Mesures de sauvegarde
Les mesures de sauvegarde constituent une exception, aux termes de l’accord de l’OMC, à l’interdiction faite aux membres d’imposer des restrictions quantitatives sur les importations ou d’augmenter les droits sur ces importations au-delà des « taux consolidés » (bound rates) qu’ils ont acceptés. Un pays membre de l’OMC peut prendre une mesure de sauvegarde – une restriction temporaire des importations telle que des droits supplémentaires ou des restrictions quantitatives – pour protéger l’un ou l’autre de ses secteurs d’activité contre tout préjudice grave découlant ou susceptible de découler d’une augmentation imprévue des importations. Le seuil de preuve pour l’imposition d’une mesure de sauvegarde est élevé, et les sauvegardes « définitives » (definitive) ou « finales » (final) ne peuvent être imposées qu’à l’issue d’une enquête du type de celle que le TCCE a menée en 2018-2019.

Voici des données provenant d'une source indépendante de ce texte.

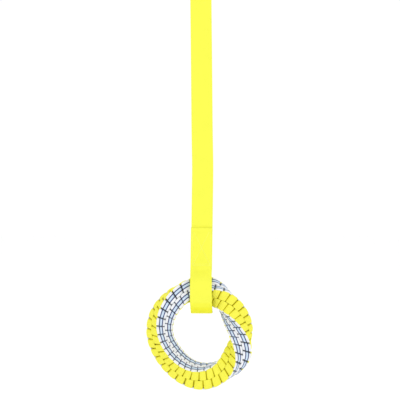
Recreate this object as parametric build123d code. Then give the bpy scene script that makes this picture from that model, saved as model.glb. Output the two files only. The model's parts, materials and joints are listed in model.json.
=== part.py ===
from build123d import *
import math
import os

# Hanging strap swing with a woven tape ring. Millimetres, +Z up, +X across the strap,
# the viewer stands at -Y. The origin is the hang point: the top of the inside of the
# carabiner, where it bears on whatever it is hung from.

# ---- Strap -------------------------------------------------------------------------
STRAP_WIDTH = 50.0          # standard wide webbing
STRAP_THICK = 2.8
STRAP_REACH = 825.0         # D-ring bar to the middle of the lower eye
EYE_RADIUS = 38.6           # inside of the lower eye, clear of the turning ring
EYE_DROP = 14.5             # the lower eye hangs this much longer than round
EYE_THROAT = 46.0           # middle of the lower eye up to the throat of its loop
SEAM_LENGTH = 100.0         # sewn overlap over the lower eye
TOP_EYE_RADIUS = 5.2        # inside of the upper eye, round the D-ring bar
TOP_EYE_THROAT = 22.0
TOP_SEAM_LENGTH = 90.0
THREAD_WIDTH = 1.4
THREAD_HEIGHT = 0.5
SEAM_MARGIN = 4.0           # stitching to the webbing's edges
THROAT_SPARE = 6.0          # unsewn overlap next to each eye

# ---- Woven ring --------------------------------------------------------------------
RING_RADIUS = 97.2          # centre line of the braid, on average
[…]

La question de savoir si le Canada pourrait atteindre ce seuil de preuve reste ouverte, surtout que la mesure que l’administration Trump a prise le 12 mars n’a consisté qu’à supprimer la suspension de ses tarifs douaniers sur l’acier au titre de l’article 232 pour certains pays. La grande majorité des pays producteurs d’acier étaient déjà et sont toujours soumis à ces tarifs douaniers, et ce depuis 2018.
En outre, comme le secteur canadien de l’acier est le plus grand utilisateur des lois canadiennes sur les recours commerciaux, les importations d’acier au Canada en provenance d’un large éventail de pays font l’objet d’importantes mesures antidumping et compensatoires et, comme il l’a reconnu dans son annonce du 22 mars, le Canada a déjà imposé en représailles des surtaxes de 25 % sur les produits d’acier américains et maintient une surtaxe de 25 % sur les produits d’acier (et d’aluminium) chinois depuis le mois d’octobre dernier. Enfin, il y a peu de preuves à ce jour que le Canada subisse une augmentation des importations ou une menace de détournement d’acier en provenance des huit autres pays et de l’Union européenne à la suite des mesures commerciales américaines.
Le gouvernement canadien pourrait préférer ne pas se soumettre aux contraintes de procédure et de preuve qu’une mesure de sauvegarde comporte (et qu’il a acceptées en tant que pays membre de l’OMC), car il dispose des outils législatifs nécessaires pour imposer des mesures commerciales unilatérales en dehors du cadre des mesures de sauvegarde. Quoi qu’il en soit, toute autre mesure que le Canada prendrait serait fort probablement contestée devant l’OMC par ses partenaires commerciaux, qui pourraient imposer des mesures de représailles contre des secteurs clés de son économie, tels que l’agriculture. La prise d’une telle mesure témoignerait également, à l’égard des règles du commerce international, d’une ambivalence qui contrasterait avec la politique suivie de longue date par le Canada.
En outre, les autres pays soumis aux tarifs douaniers sur l’acier au titre de l’article 232 depuis le 12 mars, soit l’Argentine, l’Australie, le Brésil, la Corée du Sud, le Japon, le Mexique, le Royaume-Uni, l’Ukraine et l’Union européenne, sont des pays avec lesquels le Canada a conclu des accords de libre-échange (à l’exception du Brésil et de l’Argentine, avec lesquels le Canada a tenté, par intermittence, d’en négocier un). De nombreux accords de libre-échange sont assortis de dispositions qui limitent avec précision les mesures de sauvegarde qui peuvent être prises, ce qui pourrait lier davantage les mains du Canada. En outre, la plupart de ces pays sont susceptibles d’être parties à une stratégie de diversification des échanges, dans le cadre de laquelle, face au protectionnisme de « l’Amérique d’abord », le Canada pourrait leur demander d’ouvrir encore davantage leurs marchés aux exportations autres que d’acier en provenance du Canada.
Conclusion
Compte tenu de ce qui précède, nous pensons que le gouvernement – quels que soient les résultats des prochaines élections fédérales – devra faire preuve de prudence dans l’adoption de toute nouvelle mesure commerciale concernant l’acier, et trouver un juste équilibre entre la demande de protection du secteur canadien de l’acier contre d’éventuelles perturbations dans les volumes d’importation et l’urgent besoin d’accroître les échanges et l’accès aux marchés avec ses partenaires commerciaux, autres que les États-Unis.